Что роднит ученого и художника, изобретателя и артиста? Что роднит всех людей, отдающих себя творчеству? Непрерывный поиск нового — новых форм и новых фактов, новых закономерностей и новых средств выразительности. Их всех роднит стремление постичь то, чего еще никто не знает, показать своим современникам и потомкам мир таким, каким его никто до сих пор не мог видеть.
Передача с Майей Михайловной Плисецкой получилась живой и вызвала самую заинтересованную реакцию. Кажется, из всех наших передач она пользовалась наибольшим успехом за рубежом.
«Очевидное-невероятное» было очень популярно, на нее стали делать пародии. Однажды, незадолго до Нового года, меня вызвал Мамедов, первый заместитель Лапина. Я пришел к нему в его кабинет и начался какой-то беспредметный разговор. Наконец он говорит: «Сергей Петрович, хочу вам показать некий кадр. Мы хотели вам это показать прежде, чем давать в эфир». Нажимает на кнопку — на экране возникает Хазанов, который ловко меня пародирует. Энвер Назимович на меня очень внимательно смотрит, как я на это реагирую. А я реагирую естественным образом — я смеюсь, мне это определенно нравится.
Появилась даже песня Высоцкого, посвященная нашей передаче, и мне это было очень лестно, замечательный артист, голос эпохи так прореагировал на то, что я делаю. Я считаю, что это одна из самых высоких оценок той деятельности, которой я занимался, и выражена она в бесспорно талантливой манере.

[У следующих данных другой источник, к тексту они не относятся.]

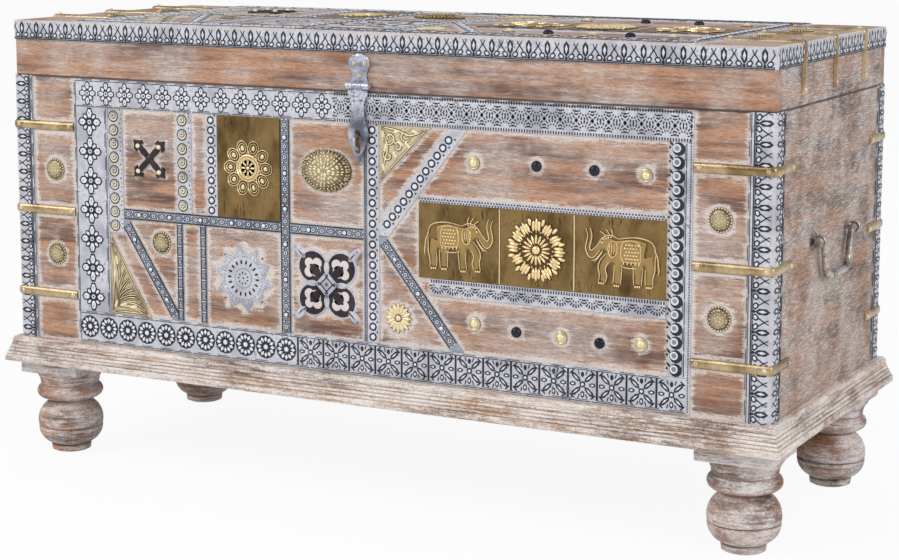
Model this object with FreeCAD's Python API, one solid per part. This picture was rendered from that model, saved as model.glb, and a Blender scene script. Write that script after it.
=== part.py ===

Мы с Таней до сих пор любим ходить в Театр на Таганке, это часть нашей жизни. Я помню, когда Любимов поставил «Бориса Годунова» с Высоцким, были страшные споры, и в конечном итоге спектакль был снят. Я выступил на обсуждении и сказал, что уверен: эта постановка несомненно будет отмечена высшими наградами, и мы еще к ней вернемся на новом этапе нашей истории. На меня зашикали: «Как ты можешь такое говорить?», но в этом отношении я оказался пророком.